Frequently throughout the hearings, Chairman Campbell has reminded the committee of the looming revenue shortfall, a reminder that K-12 funding isn’t an issue in a vacuum, it’s a piece –a very large piece at that – of the entire pie that is state government funding. As amended, HB 2410 would add an additional $150 million annually for the next five years, making the final price tag of the new formula $750 million per year.
The process of tying all these pieces together, spending and taxation is, was, and always will be, a political process. That’s why the Court erred during the oral argument phase of the Gannon trail last September. Steven McAllister, the attorney for the state, argued the issue of adequacy of funding public education should be considered non-justiciable – meaning it’s an issue in which the Court cannot rule.

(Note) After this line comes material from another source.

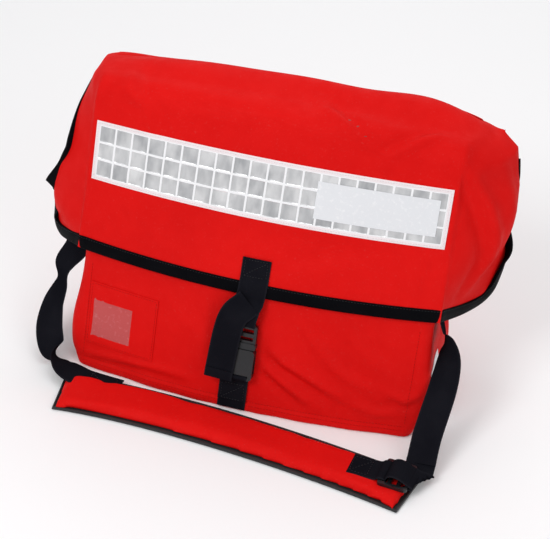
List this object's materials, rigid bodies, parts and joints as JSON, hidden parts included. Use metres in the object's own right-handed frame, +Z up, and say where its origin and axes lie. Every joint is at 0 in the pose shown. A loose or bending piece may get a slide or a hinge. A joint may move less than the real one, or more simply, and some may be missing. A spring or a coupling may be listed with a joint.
{
  "type": "postal delivery pouch",
  "caption": "Box-shaped cloth mail pouch with a winged lid flap, a side-release buckle on webbing and a padded shoulder strap folded in front of it.",
  "frame": {"origin": "middle of the bag's base, on the surface it stands on", "axes": "+Z up, the front with the buckle faces -Y, +X to the right of someone facing the front"},
  "size_m": [0.6135, 0.3524, 0.398],
  "materials": {
    "red_cloth": "woven coated nylon",
    "red_lining": "plain lining cloth",
    "black_binding": "ribbed tape",
    "black_webbing": "woven webbing",
    "reflective_border": "white tape",
    "reflective_cells": "silver prismatic sheet",
    "reflective_panel": "plain silver sheet",
    "window_film": "clear soft film",
    "black_plastic": "moulded acetal",
    "board": "stiffener sheet",
    "foam": "soft foam"
  },
  "bodies": {
    "root": {"base_panel": "red_cloth", "base_board": "board", "front_panel": "red_cloth", "back_panel": "red_cloth", "gusset_left": "red_cloth", "gusset_right": "red_cloth", "mouth_hem": "red_cloth", "reflector_left": "reflective_border", "reflector_right": "reflective_border", "id_pocket_frame": "red_cloth", "id_window": "window_film", "front_web": "black_webbing", "receiver_base": "black_plastic", "receiver_back": "black_plastic", "receiver_front": "black_plastic", "receiver_post_left": "black_plastic", "receiver_post_right": "black_plastic", "strap_anchor_left": "black_webbing", "strap_anchor_right": "black_webbing"},
    "flap": {"flap_cover": "red_cloth", "flap_lining": "red_lining", "flap_wing_left": "red_cloth", "flap_wing_right": "red_cloth", "flap_binding": "black_binding", "wing_binding_left": "black_binding", "wing_binding_right": "black_binding", "strip_border": "reflective_border", "strip_cells": "reflective_cells", "strip_panel": "reflective_panel", "flap_tab": "black_webbing", "web_bend": "black_webbing", "flap_web": "black_webbing"},
    "tail": {"web_tail": "black_webbing", "tail_bend": "black_webbing"},
    "plug": {"buckle_plug": "black_plastic"},
    "arm_left": {"plug_arm_left": "black_plastic"},
    "arm_right": {"plug_arm_right": "black_plastic"},
    "strap": {"strap_web_left": "black_webbing", "strap_web_right": "black_webbing", "web_fold": "black_webbing", "pad_cover": "red_cloth", "pad_foam": "foam", "pad_backing": "black_binding", "adjuster_loop": "black_webbing"},
    "adjuster": {"strap_adjuster": "black_plastic", "adjuster_web": "black_webbing"}
  },
  "joints": [
    {"name": "flap_hinge", "type": "hinge", "parent": "root", "child": "flap", "pos_m": [0, 0.1226, 0.37], "axis": [-1, 0, 0], "range_deg": [0, 200]},
    {"name": "tail_lift", "type": "hinge", "parent": "flap", "child": "tail", "pos_m": [-0.002, -0.0755, 0.1545], "axis": [-1, 0, 0], "range_deg": [0, 50]},
    {"name": "plug_slide", "type": "slide", "parent": "root", "child": "plug", "axis": [0, 0.2924, 0.9563], "range_m": [0, 0.022]},
    {"name": "arm_squeeze_right", "type": "hinge", "parent": "plug", "child": "arm_right", "pos_m": [0.008, -0.0907, 0.0876], "axis": [0, 0.9563, -0.2924], "range_deg": [0, 6], "stiffness_Nm_per_rad": 0.05},
    {"name": "arm_squeeze_left", "type": "hinge", "parent": "plug", "child": "arm_left", "pos_m": [-0.02, -0.0907, 0.0876], "axis": [0, -0.9563, 0.2924], "range_deg": [0, 6], "stiffness_Nm_per_rad": 0.05},
    {"name": "strap_swing", "type": "hinge", "parent": "root", "child": "strap", "pos_m": [0, -0.007, 0.128], "axis": [-1, 0, 0], "range_deg": [0, 60]},
    {"name": "adjuster_tilt", "type": "hinge", "parent": "strap", "child": "adjuster", "pos_m": [0.21714, -0.17886, 0.0162], "axis": [-0.0872, -0.9962, 0], "range_deg": [0, 30]}
  ],
  "couplings": [
    {"joint": "arm_squeeze_left", "follows": "arm_squeeze_right", "ratio": 1}
  ]
}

Unfortunately, the Court did not agree. The argument that funding public education is the Legislature’s job and not the Court’s to decide has recent precedent. Just last year the Texas Supreme Court in Morath decided just that – funding is a political process that is part of the bigger picture of funding state government, and not one for the courts to decide.
Is it possible the Court could accept a return to a bloated version of SDFQPA? Who knows? The Court’s meddling in legislative business has put separation of powers through the looking glass for over a decade now. It doesn’t seem plausible that the Court would accept blowing the dust off the old law, but it also doesn’t seem plausible the Court would order $853 million as it did in Montoy or threaten to close schools, as it did last year.
What would be almost certain if HB 2410 passes as amended to become SDFQPA-2.0 is this: the lawsuit carousel that has become a fixture in the carnival that is Kansas public education funding would continue its inexorable journey to nowhere.
Let’s hope Mr. King helps our elected officials get back on the right track as to what the Court actually wrote instead of what the school’s attorneys wish for.